BEWARE THE NEW PROPHETS
By Bill Randles
St. Matthew Publishing Ltd.
133 pages. £3.99
ISBN 1 9015460 4 7

The re-emergence of the 'Latter Rain' heresy from proponents of the Toronto Blessing and the modern 'prophetic' movement is of immense danger. In this book, Bill Randles, an American Pentecostal pastor with a concern for biblical truth, takes the lid off this can of worms.
The 'Latter Rain' heresy emerged in Canada in the late 1940s. Throwing aside common-sense hermeneutics, certain passages of the Bible were used to insist on the idea that in the late 20th century, God would raise up an elite group of 'super-Christians' who would take the world for God. The idea, sometimes referred to as 'the Manifested Sons of God', is that this church would become so glorified and powerful that 'we can bring back Christ to earth'. In many extremist circles, the 1980s were seen as the time when God restored prophets to the church, and the 1990s the era when God restored apostles, although, of course, the restorationists in the UK have been telling us that new apostles have been around since the 1970s. The leaders who are caught up in this heresy today include American 'prophets' Rick Joyner, Bob Jones, Rodney Howard-Browne, James Ryle, Bill Hamon, Earl Paulk and many leaders within the Vineyard movement. They flatter their listeners: 'You are the greatest generation of the church ever.' Whereas those who are not taken in so easily are bombarded with such gems as: 'God is a lot bigger than doctrine', 'God offends our minds to reach our hearts' and 'The church is so hung up on Bible study, they don't know Jesus'.

Downgraded Bible

Having researched their teaching and ministry tapes, Randles goes on to let their false teaching emerge via many quotations from them. He stridently exposes many false prophecies from these men, and also the way that they try to threaten anyone who questions their teaching, by means of predicting God's judgment on their detractors. In all this, Randles's concern is that the Bible is being downgraded, profanity is coming into the churches and that Christians (charismatic and evangelical) have stopped using their God-given ability to think.
He lists all the many devious ways in which the new breed of prophets try to elude any testing or to take any responsibility for their messages. By contrast, the book sets out clearly and reasonably the tests (like Deuteronomy 13 and 18), which Scripture insists should apply to those who claim prophetic words. And the real scoundrels, says Randles, quoting Jeremiah 23, are the foolish pastors, who, frightened of being 'left behind' in the 'move of God', have opened their pulpits to these people.
Randles says: 'They have helped foster an antagonism in the church between the ones they have seduced and those who are cautious.
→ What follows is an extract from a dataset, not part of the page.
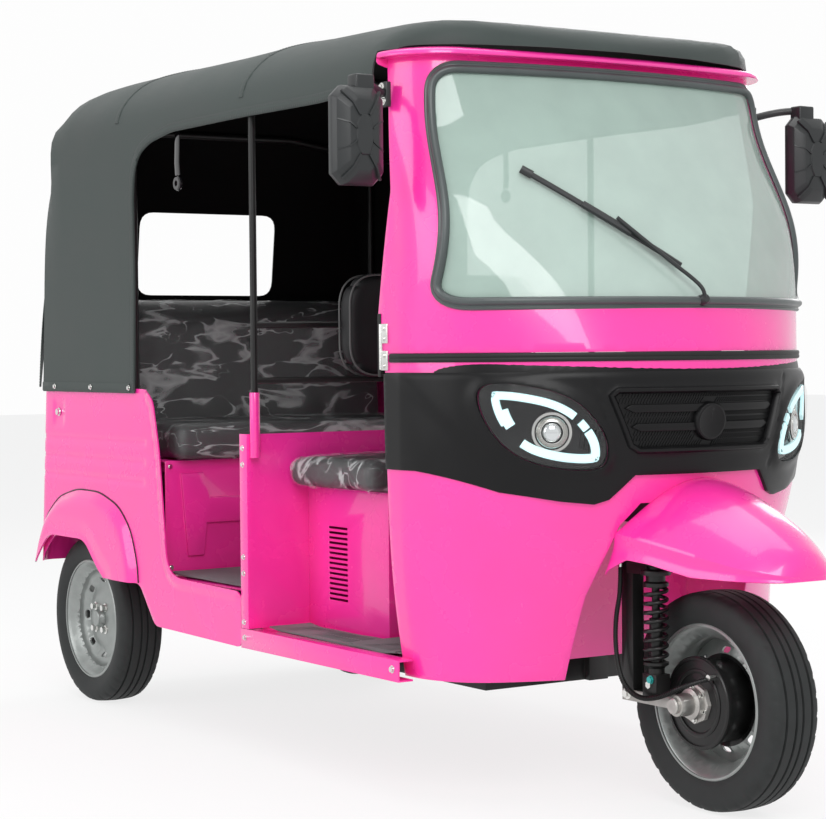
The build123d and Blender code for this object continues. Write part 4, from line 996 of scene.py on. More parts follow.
def rib_tree():
    """Tree that lays a slanted rib on every point of a mesh, turned to its normal."""
    tree = bpy.data.node_groups.new("slanted_ribs", "GeometryNodeTree")
    tree.interface.new_socket("Geometry", in_out="INPUT", socket_type="NodeSocketGeometry")
    for label, value in [("Length", 0.016), ("Width", 0.0022), ("Height", 0.003), ("Slant", 0.87)]:
        socket = tree.interface.new_socket(label, in_out="INPUT", socket_type="NodeSocketFloat")
        socket.default_value = value
    tree.interface.new_socket("Material", in_out="INPUT", socket_type="NodeSocketMaterial")
    tree.interface.new_socket("Geometry", in_out="OUTPUT", socket_type="NodeSocketGeometry")
    nodes, links = tree.nodes, tree.links
    enter, leave = nodes.new("NodeGroupInput"), nodes.new("NodeGroupOutput")
    size, cube = nodes.new("ShaderNodeCombineXYZ"), nodes.new("GeometryNodeMeshCube")
    links.new(enter.outputs["Length"], size.inputs["X"])
    links.new(enter.outputs["Width"], size.inputs["Y"])
    links.new(enter.outputs["Height"], size.inputs["Z"])
    links.new(size.outputs["Vector"], cube.inputs["Size"])
    facing, align = (nodes.new("GeometryNodeInputNamedAttribute"),
                     nodes.new("FunctionNodeAlignRotationToVector"))
    facing.data_type = "FLOAT_VECTOR"
    facing.inputs["Name"].default_value = "facing"
    align.axis = "Z"
    links.new(facing.outputs["Attribute"], align.inputs["Vector"])
    slope, euler = nodes.new("ShaderNodeCombineXYZ"), nodes.new("FunctionNodeEulerToRotation")
    links.new(enter.outputs["Slant"], slope.inputs["Z"])
    links.new(slope.outputs["Vector"], euler.inputs["Euler"])
    turn = nodes.new("FunctionNodeRotateRotation")
    turn.rotation_space = "LOCAL"
    links.new(align.outputs["Rotation"], turn.inputs["Rotation"])
    links.new(euler.outputs["Rotation"], turn.inputs["Rotate By"])
    on, real, paint = [nodes.new(kind) for kind in
                       ("GeometryNodeInstanceOnPoints", "GeometryNodeRealizeInstances",
                        "GeometryNodeSetMaterial")]
    links.new(enter.outputs["Geometry"], on.inputs["Points"])
    links.new(cube.outputs["Mesh"], on.inputs["Instance"])
    links.new(turn.outputs["Rotation"], on.inputs["Rotation"])
    links.new(on.outputs["Instances"], real.inputs["Geometry"])
    links.new(real.outputs["Geometry"], paint.inputs["Geometry"])
    links.new(enter.outputs["Material"], paint.inputs["Material"])
    links.new(paint.outputs["Geometry"], leave.inputs["Geometry"])
    return tree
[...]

The 'civil war' prophecy of Joyner, Campbell, Bob Jones and James Ryle, the sarcasm of Rodney Howard-Browne (rarely missing an opportunity to castigate his detractors), the whole 'us/them' mentality, has given much encouragement to those who despise the Lord enough to relish this division.'
It is a book in the line of Hannegraaf's Christianity in Crisis and (despite its unfortunately lurid cover) deserves to be taken very seriously.